DO THIS:
Write out all of the data exactly as it appears.

DATA PROVIDED:

-----

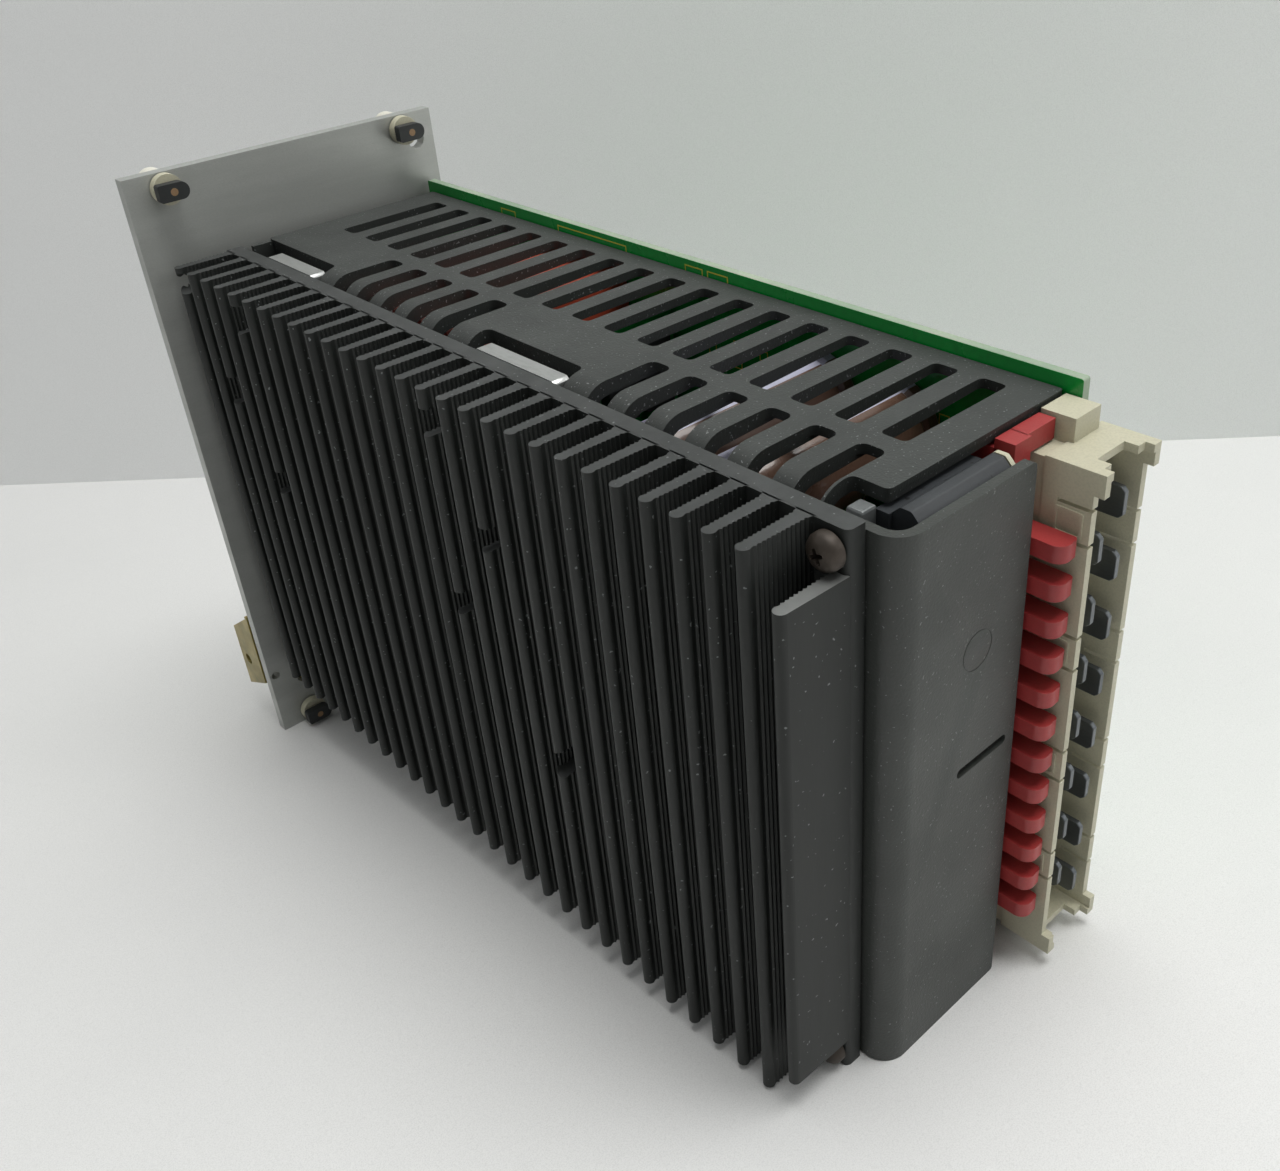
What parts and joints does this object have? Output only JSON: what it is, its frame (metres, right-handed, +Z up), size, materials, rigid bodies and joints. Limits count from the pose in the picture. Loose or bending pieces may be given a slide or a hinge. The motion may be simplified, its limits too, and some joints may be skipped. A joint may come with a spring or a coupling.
{
  "type": "servo drive",
  "caption": "Plug-in rack servo drive: flat front panel with quarter-turn fasteners, finned side heatsink, slotted vent grilles, coding comb and shrouded blade connector at the rear.",
  "frame": {"origin": "middle of the module's footprint, at the level of the front panel's lower edge", "axes": "+X towards the heatsink, +Y towards the rear connector, +Z up; the front panel faces -Y"},
  "size_m": [0.0658, 0.1862, 0.1284],
  "materials": {
    "panel_aluminium": "satin, lightly marked",
    "anodised_black": "black anodised extrusion, dusty",
    "grille_plastic": "fine grained, worn at the ribs",
    "shell_plastic": "fine grained",
    "insert_plastic": "moulded",
    "board_green": "solder resist over glass laminate",
    "connector_ivory": "glass-filled moulding",
    "collar_ivory": "moulded",
    "knob_ivory": "moulded",
    "cam_steel": "blackened steel",
    "blade_tin": "tinned, dulled",
    "comb_red": "moulded",
    "raw_aluminium": "mill finish",
    "screw_bronze": "dull, slightly tarnished",
    "rivet_steel": "dull",
    "post_steel": "nickel plated",
    "chromated_steel": "yellow chromated",
    "film_red": "dipped resin",
    "sleeve_brown": "shrink sleeve",
    "transistor_black": "moulded epoxy",
    "choke_black": "moulded",
    "flange_ivory": "moulded",
    "led_green": "tinted lens"
  },
  "bodies": {
    "module": {"front_panel": "panel_aluminium", "heatsink": "anodised_black", "top_grille": "grille_plastic", "bottom_grille": "grille_plastic", "rear_shell": "shell_plastic", "service_insert": "insert_plastic", "circuit_board": "board_green", "control_card": "board_green", "connector_body": "connector_ivory", "collar_top_sink": "collar_ivory", "collar_top_board": "collar_ivory", "collar_low_sink": "collar_ivory", "collar_low_board": "collar_ivory", "contact_blade_01": "blade_tin", "contact_blade_02": "blade_tin", "contact_blade_03": "blade_tin", "contact_blade_04": "blade_tin", "contact_blade_05": "blade_tin", "contact_blade_06": "blade_tin", "contact_blade_07": "blade_tin", "contact_blade_08": "blade_tin", "contact_blade_09": "blade_tin", "contact_blade_10": "blade_tin", "contact_blade_11": "blade_tin", "contact_blade_12": "blade_tin", "contact_blade_13": "blade_tin", "contact_blade_14": "blade_tin", "contact_blade_15": "blade_tin", "coding_comb": "comb_red", "spreader_front": "raw_aluminium", "spreader_rear": "raw_aluminium", "rear_bracket": "raw_aluminium", "heatsink_screw_1": "screw_bronze", "heatsink_screw_2": "screw_bronze", "connector_rivet_1": "rivet_steel", "connector_rivet_2": "rivet_steel", "jack_post_1": "post_steel", "jack_post_2": "post_steel", "service_shell": "chromated_steel", "shield_bracket": "chromated_steel", "film_capacitor": "film_red", "bus_capacitor_1": "sleeve_brown", "bus_capacitor_2": "sleeve_brown", "power_transistor_1": "transistor_black", "power_transistor_2": "transistor_black", "power_transistor_3": "transistor_black", "power_transistor_4": "transistor_black", "power_transistor_5": "transistor_black", "power_transistor_6": "transistor_black", "filter_choke": "choke_black", "choke_flange": "flange_ivory", "status_led": "led_green"},
    "fastener_top_sink": {"knob_top_sink": "knob_ivory", "cam_top_sink": "cam_steel"},
    "fastener_top_board": {"knob_top_board": "knob_ivory", "cam_top_board": "cam_steel"},
    "fastener_low_sink": {"knob_low_sink": "knob_ivory", "cam_low_sink": "cam_steel"},
    "fastener_low_board": {"knob_low_board": "knob_ivory", "cam_low_board": "cam_steel"}
  },
  "joints": [
    {"name": "turn_top_sink", "type": "hinge", "parent": "module", "child": "fastener_top_sink", "pos_m": [0.0254, -0.0791, 0.12545], "axis": [0, -1, 0], "range_deg": [0, 90]},
    {"name": "turn_top_board", "type": "hinge", "parent": "module", "child": "fastener_top_board", "pos_m": [-0.0254, -0.0791, 0.12545], "axis": [0, -1, 0], "range_deg": [0, 90]},
    {"name": "turn_low_sink", "type": "hinge", "parent": "module", "child": "fastener_low_sink", "pos_m": [0.0254, -0.0791, 0.00295], "axis": [0, 1, 0], "range_deg": [0, 90]},
    {"name": "turn_low_board", "type": "hinge", "parent": "module", "child": "fastener_low_board", "pos_m": [-0.0254, -0.0791, 0.00295], "axis": [0, 1, 0], "range_deg": [0, 90]}
  ]
}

-----

WRITTEN RESPONSE:
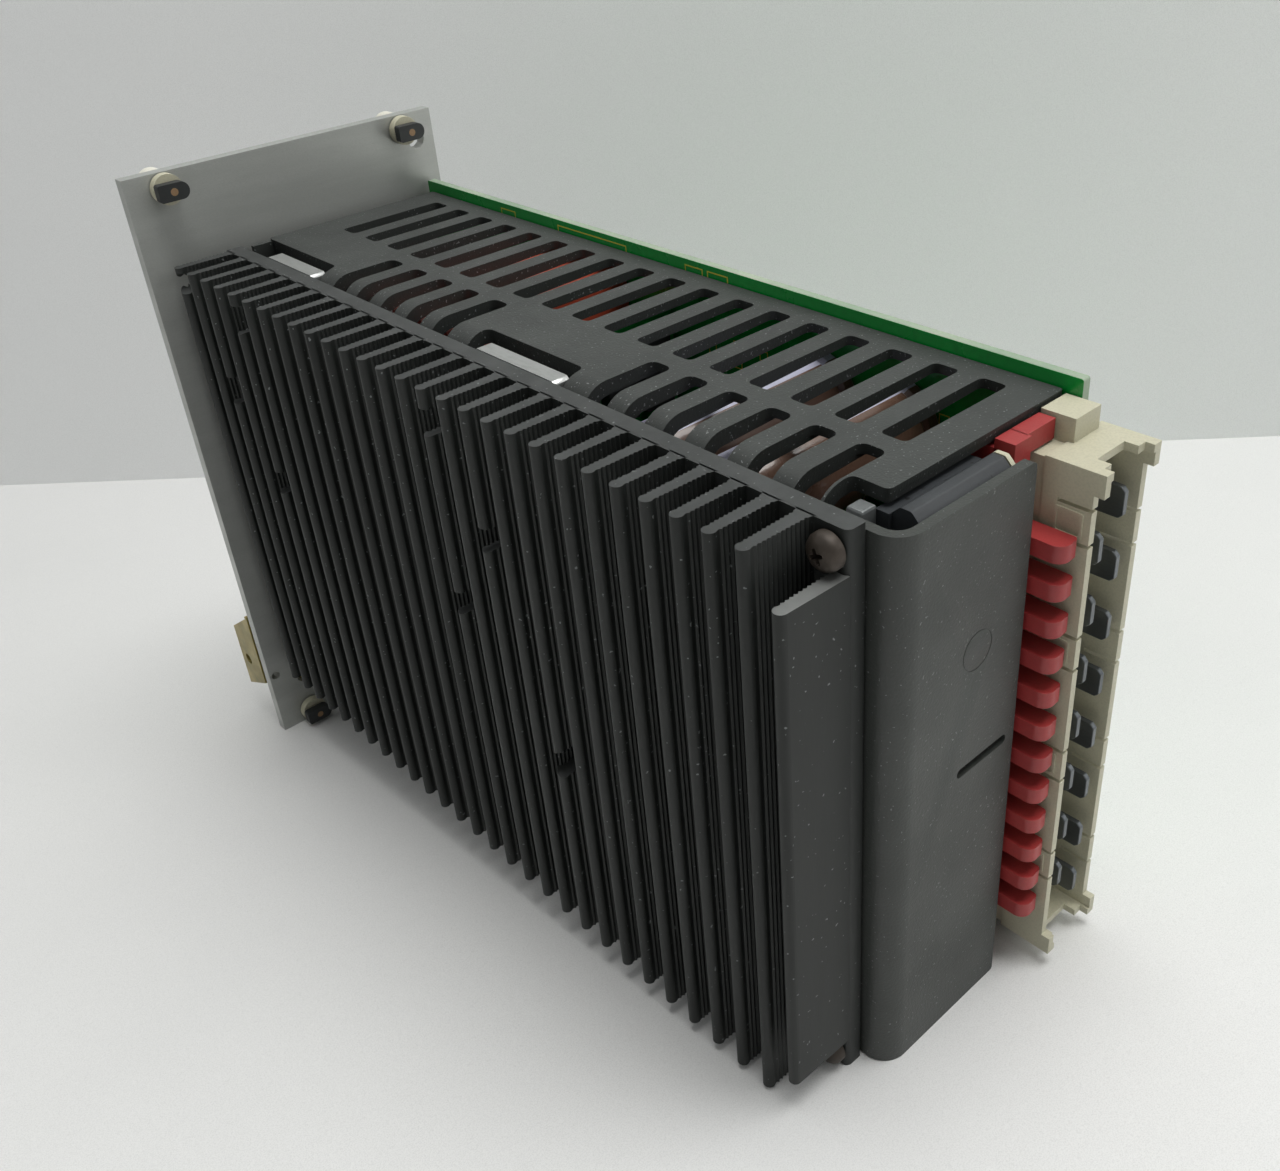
What parts and joints does this object have? Output only JSON: what it is, its frame (metres, right-handed, +Z up), size, materials, rigid bodies and joints. Limits count from the pose in the picture. Loose or bending pieces may be given a slide or a hinge. The motion may be simplified, its limits too, and some joints may be skipped. A joint may come with a spring or a coupling.
{
  "type": "servo drive",
  "caption": "Plug-in rack servo drive: flat front panel with quarter-turn fasteners, finned side heatsink, slotted vent grilles, coding comb and shrouded blade connector at the rear.",
  "frame": {"origin": "middle of the module's footprint, at the level of the front panel's lower edge", "axes": "+X towards the heatsink, +Y towards the rear connector, +Z up; the front panel faces -Y"},
  "size_m": [0.0658, 0.1862, 0.1284],
  "materials": {
    "panel_aluminium": "satin, lightly marked",
    "anodised_black": "black anodised extrusion, dusty",
    "grille_plastic": "fine grained, worn at the ribs",
    "shell_plastic": "fine grained",
    "insert_plastic": "moulded",
    "board_green": "solder resist over glass laminate",
    "connector_ivory": "glass-filled moulding",
    "collar_ivory": "moulded",
    "knob_ivory": "moulded",
    "cam_steel": "blackened steel",
    "blade_tin": "tinned, dulled",
    "comb_red": "moulded",
    "raw_aluminium": "mill finish",
    "screw_bronze": "dull, slightly tarnished",
    "rivet_steel": "dull",
    "post_steel": "nickel plated",
    "chromated_steel": "yellow chromated",
    "film_red": "dipped resin",
    "sleeve_brown": "shrink sleeve",
    "transistor_black": "moulded epoxy",
    "choke_black": "moulded",
    "flange_ivory": "moulded",
    "led_green": "tinted lens"
  },
  "bodies": {
    "module": {"front_panel": "panel_aluminium", "heatsink": "anodised_black", "top_grille": "grille_plastic", "bottom_grille": "grille_plastic", "rear_shell": "shell_plastic", "service_insert": "insert_plastic", "circuit_board": "board_green", "control_card": "board_green", "connector_body": "connector_ivory", "collar_top_sink": "collar_ivory", "collar_top_board": "collar_ivory", "collar_low_sink": "collar_ivory", "collar_low_board": "collar_ivory", "contact_blade_01": "blade_tin", "contact_blade_02": "blade_tin", "contact_blade_03": "blade_tin", "contact_blade_04": "blade_tin", "contact_blade_05": "blade_tin", "contact_blade_06": "blade_tin", "contact_blade_07": "blade_tin", "contact_blade_08": "blade_tin", "contact_blade_09": "blade_tin", "contact_blade_10": "blade_tin", "contact_blade_11": "blade_tin", "contact_blade_12": "blade_tin", "contact_blade_13": "blade_tin", "contact_blade_14": "blade_tin", "contact_blade_15": "blade_tin", "coding_comb": "comb_red", "spreader_front": "raw_aluminium", "spreader_rear": "raw_aluminium", "rear_bracket": "raw_aluminium", "heatsink_screw_1": "screw_bronze", "heatsink_screw_2": "screw_bronze", "connector_rivet_1": "rivet_steel", "connector_rivet_2": "rivet_steel", "jack_post_1": "post_steel", "jack_post_2": "post_steel", "service_shell": "chromated_steel", "shield_bracket": "chromated_steel", "film_capacitor": "film_red", "bus_capacitor_1": "sleeve_brown", "bus_capacitor_2": "sleeve_brown", "power_transistor_1": "transistor_black", "power_transistor_2": "transistor_black", "power_transistor_3": "transistor_black", "power_transistor_4": "transistor_black", "power_transistor_5": "transistor_black", "power_transistor_6": "transistor_black", "filter_choke": "choke_black", "choke_flange": "flange_ivory", "status_led": "led_green"},
    "fastener_top_sink": {"knob_top_sink": "knob_ivory", "cam_top_sink": "cam_steel"},
    "fastener_top_board": {"knob_top_board": "knob_ivory", "cam_top_board": "cam_steel"},
    "fastener_low_sink": {"knob_low_sink": "knob_ivory", "cam_low_sink": "cam_steel"},
    "fastener_low_board": {"knob_low_board": "knob_ivory", "cam_low_board": "cam_steel"}
  },
  "joints": [
    {"name": "turn_top_sink", "type": "hinge", "parent": "module", "child": "fastener_top_sink", "pos_m": [0.0254, -0.0791, 0.12545], "axis": [0, -1, 0], "range_deg": [0, 90]},
    {"name": "turn_top_board", "type": "hinge", "parent": "module", "child": "fastener_top_board", "pos_m": [-0.0254, -0.0791, 0.12545], "axis": [0, -1, 0], "range_deg": [0, 90]},
    {"name": "turn_low_sink", "type": "hinge", "parent": "module", "child": "fastener_low_sink", "pos_m": [0.0254, -0.0791, 0.00295], "axis": [0, 1, 0], "range_deg": [0, 90]},
    {"name": "turn_low_board", "type": "hinge", "parent": "module", "child": "fastener_low_board", "pos_m": [-0.0254, -0.0791, 0.00295], "axis": [0, 1, 0], "range_deg": [0, 90]}
  ]
}